Blood pressure and neurogenic adaptations to reduced dietary sodium in the SHR model of hypertension.

Sodium (Na) balance is maintained by a complex set of genetic, hemodynamic, hormonal and neural mechanisms that affect intake, reabsorption and excretion. This research focused on the role of a reduction in dietary Na on cardiovascular and neuroeffector function in normotensive (WKY) and spontaneously hypertensive rats (SHR) raised from 5-20 weeks on a control Na diet (12 mmol per 100 g food) or various low Na diets (0.5-2 mmol per 100 g food). For comparison purposes, high Na (140 mmol per 100 g food) results are reported. With regards to hemodynamics and volume regulation, the lowest Na diet reduced blood pressure 15% in SHRs but not in WKYs.

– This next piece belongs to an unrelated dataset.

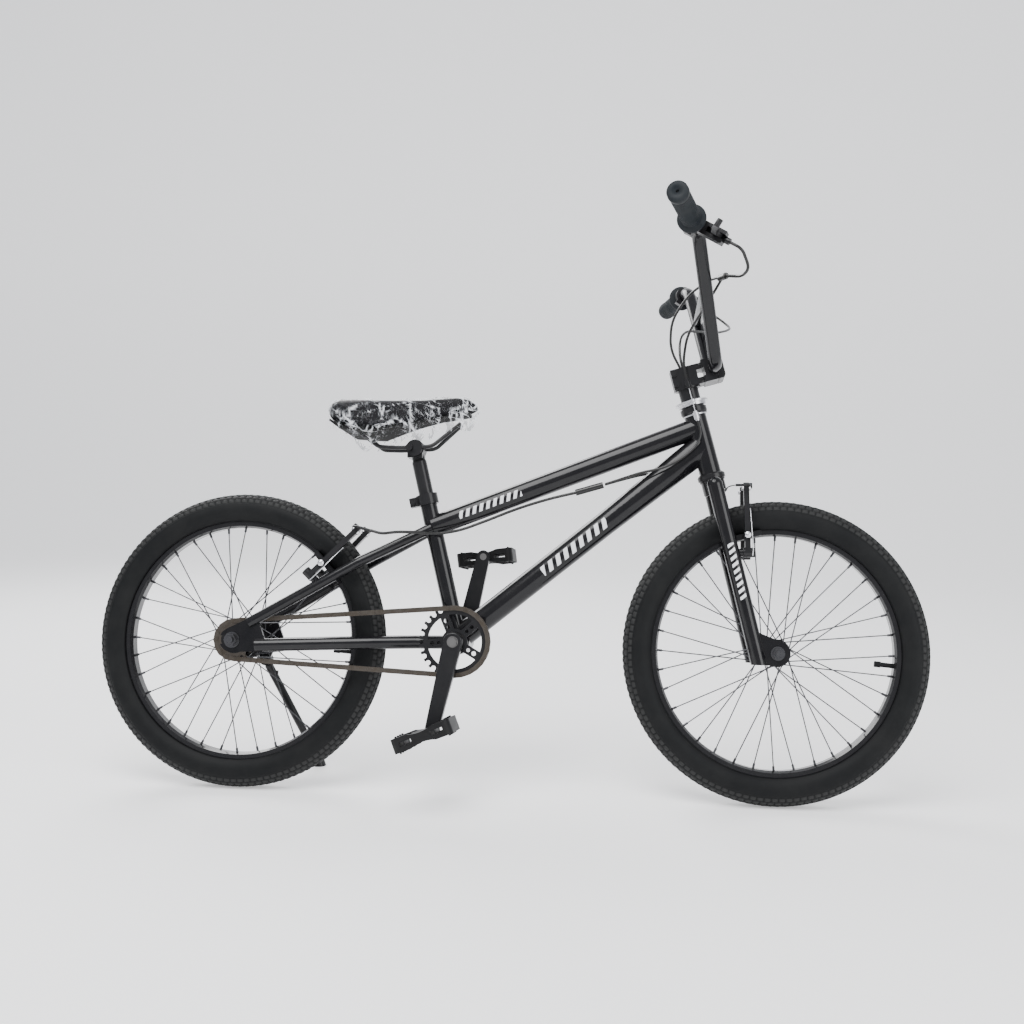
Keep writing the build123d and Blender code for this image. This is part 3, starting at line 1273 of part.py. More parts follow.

Body weights, blood volume, hematocrit, plasma electrolytes, extracellular volume, and cardiac output were not different between diets or strains. However, both SHR and WKY low Na groups were abnormally sensitive to blood loss and showed attenuated pressor responses, mediated by the sympathetic nervous system, to both acute and chronic stress situations. Low Na treatment significantly attenuated the pressor response during stress, which was primarily due to reduction in noradrenergic transmitter release. In spite of depressed function during restriction of dietary Na, compensatory responses were adequate to maintain homeostasis, but the neurohumoral compensatory reserve was thereby markedly curtailed. The data suggest that risks are associated with a reduced intake of dietary Na. These findings imply that the "hygienic" Na intake in man should be carefully experimentally defined before generalized measures are taken to reduce dietary Na in society.